The second film we saw was Louise-Michel, a French film that was also balloted.
This film was....how do I put this? Well, it was so French. It is really difficult to imagine a film that is any more opposite from Before Tomorrow than this one, and so the contrast in seeing them both in one evening was marked. The Sundance site describes the film as a quixotic revenge comedy, the story of displaced factory workers who decide to put a hit out on the factory boss after their factory is shut down without notice. The idea is suggested by the odd character of Louise, and Louise finds another odd character Michel to enact the plan. The film follows what ensues, and I'd just suggest clicking on my link above and reading the description rather than me trying to re-create it less succinctly. This was definitely a black comedy, at times veering into the grotesque, at times absurd, and at times downright shocking -- I am sure I exclaimed, "Oh my God!" more than one time.
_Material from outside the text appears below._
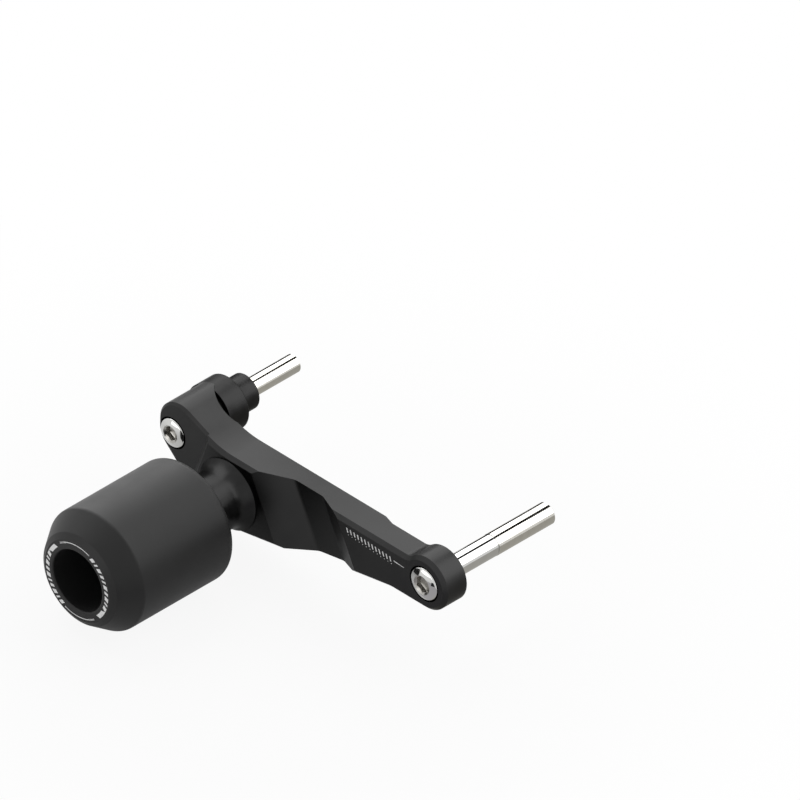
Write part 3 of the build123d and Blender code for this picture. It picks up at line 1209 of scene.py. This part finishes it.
@dataclass(frozen=True)
class Card:
    """A card mirrored in bright metal, glowing in its own tone: black draws a line or a spot, grey
    paints a shaded band, a painted reflection.

    The camera, diffuse light and shadows pass it by.
    """

    name: str
    centre: Place
    away: Place                        # where its back looks
    sides: Point                       # millimetres, as its centre
    along: Place = ALONG_BOLTS
    tone: str = "#0c0c0c"

    def hang(self) -> None:
        """Hangs the card, glowing in its own tone; a grey card is a painted reflection."""
        finish = bpy.data.materials.new("card_flag_and_reflection_glow")
        tree = empty_tree(finish)
        # The card glows at a fixed level in its tone and shows only in reflections: where it is
        # grey, a painted reflection
        paint = add_node(tree, "ShaderNodeEmission", {"Color": linear(self.tone)})
        add_node(tree, "ShaderNodeOutputMaterial", links={"Surface": paint.outputs[0]})
        card = lay_sheet(self.name, (self.sides[0] * MM, self.sides[1] * MM), finish)
        place = Matrix.Translation(Vector(self.centre) * MM)
        card.matrix_world = place @ panel_axes(Vector(self.away).normalized(), self.along)
        card.visible_camera = card.visible_diffuse = card.visible_shadow = False
        card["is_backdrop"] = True


@dataclass
class Studio:
    """Floor, background, lamps and camera."""

    right: Vector = Vector((0.70711, -0.70694, 0.01555))
    up: Vector = Vector((0.40825, 0.42610, 0.80732))
    back: Vector = Vector((-0.57735, -0.56451, 0.58991))
    centre: Point = (-11.48, 90.79)    # photo centre from the lower bolt's head, right and up
    head: Vector = Vector((-15.4, 0.0, 0.0))
    view_width: float = 394.0
    camera_distance: float = 2.0       # metres, as the next one
    clip_end: float = 50.0
    floor_gap: float = 0.2
    floor_tone: str = "#d4d4d4"
    floor_size: float = 6.0            # metres, as the next three
    floor_middle: Point = (-0.03, 0.09)
    near: float = 0.12                 # from the middle to where the floor starts to fade
    far: float = 0.34                  # and to where it is plain white
    camera_share: float = 0.91         # share of plain white near the object, as the camera sees it
    mirror_share: float = 0.34         # the same as the object mirrors it
    ambient: float = 0.36
    boxes: tuple[Softbox, ...] = (
        Softbox("key_behind", (0.32, 0.53, 0.76), (1.6, 1.0), level=2.0),
        Softbox("side_right", (0.577, -0.50, 0.646), (0.95, 1.25), level=1.8),
        Softbox("side_left", (-0.95, 0.20, 0.22), (1.1, 0.5), level=1.4, along=(0.0, 1.0, 0.0)),
        Softbox("side_behind", (0.42, 0.84, 0.30), (0.95, 0.55), level=1.35),
    )
    cards: tuple[Card, ...] = (
        # The dark line along the middle of each bolt
        Card("card_over_lower", (90.0, 4.0, 78.0), OVERHEAD, (71.0, 31.0)),
        Card("card_over_upper", (98.0, 176.0, 71.0), OVERHEAD, (44.0, 28.0)),
        # The grey lower right of the lower bolt's head, with its dark spot: a painted reflection of
        # glowing cards
        Card("card_front", (-115.0, -25.0, -45.0), DOWNWARD, (190.0, 170.0), tone="#bcbabd"),
        Card("card_front_spot", (-190.0, -18.0, -44.0), DOWNWARD, (120.0, 42.0), tone="#303033"),
        # The dark line along the top edge of each bolt
        Card("card_low_lower", (283.0, 320.0, -44.0), DOWNWARD, (440.0, 62.0), along=BEHIND),
        Card("card_low_upper", (250.0, 443.0, -44.0), DOWNWARD, (560.0, 50.0), along=BEHIND),
        Card("card_far_lower", (340.0, 403.0, 30.0), BEHIND, (160.0, 110.0), along=UPWARD),
        Card("card_far_upper", (340.0, 576.0, 30.0), BEHIND, (160.0, 80.0), along=UPWARD),
        # The shaded lower band of each bolt: a painted reflection of grey glowing cards
        Card("card_under_lower", (150.0, -140.0, -44.0), DOWNWARD, (440.0, 160.0), along=BESIDE,
             tone="#bbb9b4"),
        Card("card_under_upper", (150.0, 33.0, -45.0), DOWNWARD, (440.0, 120.0), along=BESIDE,
             tone="#bbb9b4"),
    )

    def camera(self) -> None:
        """Sets the camera at the photograph's angle."""
        target = self.head + self.right * self.centre[0] + self.up * self.centre[1]
        lens = bpy.data.cameras.new("camera")
        lens.type = "ORTHO"
        lens.ortho_scale = self.view_width * MM
        lens.clip_end = self.clip_end
        camera = bpy.data.objects.new("camera", lens)
        turn = Matrix((self.right, self.up, self.back)).transposed().to_4x4()
        place = Matrix.Translation(target * MM + self.back * self.camera_distance)
        camera.matrix_world = place @ turn
        bpy.context.scene.collection.objects.link(camera)
        bpy.context.scene.camera = camera

    def lights(self) -> None:
        """Hangs the lamps and the cards."""
        middle = (Vector(cad_box[0]) + Vector(cad_box[1])) / 2
        for box in self.boxes:
            box.hang(middle)
        for card in self.cards:
            card.hang()

    def background(self) -> None:
        """Makes the world: white to the camera and in reflections, softer as a light."""
        world = bpy.data.worlds.new("studio")
        bpy.context.scene.world = world
        tree = empty_tree(world)
        ray = add_node(tree, "ShaderNodeLightPath")
        seen = ray.outputs["Is Camera Ray"]
        for kind in ("Is Transmission Ray", "Is Glossy Ray"):
            seen = add_node(
                tree, "ShaderNodeMath", {"operation": "MAXIMUM"}, {0: seen, 1: ray.outputs[kind]}
            ).outputs[0]
        soft, white = (
            add_node(tree, "ShaderNodeBackground", {"Color": linear("#ffffff"), "Strength": level})
            for level in (self.ambient, 1.0)
        )
        mixed = add_node(
            tree, "ShaderNodeMixShader",
            links={0: seen, 1: soft.outputs[0], 2: white.outputs[0]},
        )
        add_node(tree, "ShaderNodeOutputWorld", links={"Surface": mixed.outputs[0]})

    def paper(self) -> Material:
        """Makes the floor's paper, which keeps the object's shadow and fades to plain white.

        Returns:
            The material.
        """
        material = bpy.data.materials.new("paper_pale")
        tree = empty_tree(material)
        where = add_node(tree, "ShaderNodeTexCoord")
        away = add_node(
            tree, "ShaderNodeVectorMath", {"operation": "LENGTH"},
            {"Vector": where.outputs["Object"]},
        )
        ray = add_node(tree, "ShaderNodeLightPath")
        mirrored = add_node(
            tree, "ShaderNodeMath", {"operation": "MAXIMUM"},
            {0: ray.outputs["Is Glossy Ray"], 1: ray.outputs["Is Transmission Ray"]},
        ).outputs[0]
        whites = []
        for seen, level in (
            (mirrored, self.mirror_share), (ray.outputs["Is Camera Ray"], self.camera_share)
        ):
            fade = add_node(
                tree, "ShaderNodeMapRange",
                {"interpolation_type": "SMOOTHSTEP", "From Min": self.near, "From Max": self.far,
                 "To Min": level, "To Max": 1.0},
                {"Value": away.outputs["Value"]},
            )
            whites.append(add_node(
                tree, "ShaderNodeMath", {"operation": "MULTIPLY"},
                {0: seen, 1: fade.outputs["Result"]},
            ).outputs[0])
        share = add_node(
            tree, "ShaderNodeMath", {"operation": "ADD"}, {0: whites[0], 1: whites[1]}
        )
        paper = add_node(tree, "ShaderNodeBsdfDiffuse", {"Color": linear(self.floor_tone)})
        white = add_node(tree, "ShaderNodeEmission", {"Color": linear("#ffffff")})
        mixed = add_node(
            tree, "ShaderNodeMixShader",
            links={0: share.outputs[0], 1: paper.outputs[0], 2: white.outputs[0]},
        )
        add_node(tree, "ShaderNodeOutputMaterial", links={"Surface": mixed.outputs[0]})
        return material

    def floor(self) -> None:
        """Lays the floor just under the object."""
        floor = lay_sheet("floor", (self.floor_size, self.floor_size), self.paper())
        floor.location = (*self.floor_middle, cad_box[0][2] - self.floor_gap * MM)
        floor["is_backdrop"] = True

    def build(self) -> None:
        """Sets up the whole studio."""
        self.camera()
        self.lights()
        self.background()
        self.floor()
        bpy.context.scene.view_settings.view_transform = "Standard"


def main() -> None:
    """Builds the studio and the slider's sub-assemblies in order, and reports each piece."""
    logging.basicConfig(level=logging.INFO, format="%(name)s: %(message)s")
    turned = TurnedAnodised().build()
    Studio().build()
    arm, puck = Arm(), Puck()
    for step in (
        arm.build, arm.dress, puck.build, puck.dress,
        Standoff(turned).build, UpperSpacer(turned).build, Bolts().build,
    ):
        for piece in step():
            log.info("%s: %d faces", piece.name, len(piece.data.polygons))
    boxes = {"cad": cad_box, "visual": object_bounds()}
    {name: [list(corner) for corner in box] for name, box in boxes.items()}


if __name__ == "__main__":
    main()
The audience reaction to this film was amazing to compare to that of Before Tomorrow -- in Before Tomorrow, the audience's silence was palpable, it was uncanny, it was more silent than you can imagine several hundred people being -- the normal rustling and coughing and reactions were almost not present. It was as if the silence of the film's landscape and characters blanketed the audience as well, and wrapped them up in it. The reactions to Louise-Michel were loud, guffaws, exclamations, disbelieving laughter, and more. It too was a balloted film, and in the end, I gave it 3 out of 4 stars ("better") -- it was a totally strange, surreal, disturbed slice of life, but it made me laugh as well. Don't think it should win the audience choice prize either, but in a way completely unlike Before Tomorrow, it too was worth seeing.
ETA: Louise-Michel won "A World Cinema Special Jury Prize for Originality." Well, it certainly was original!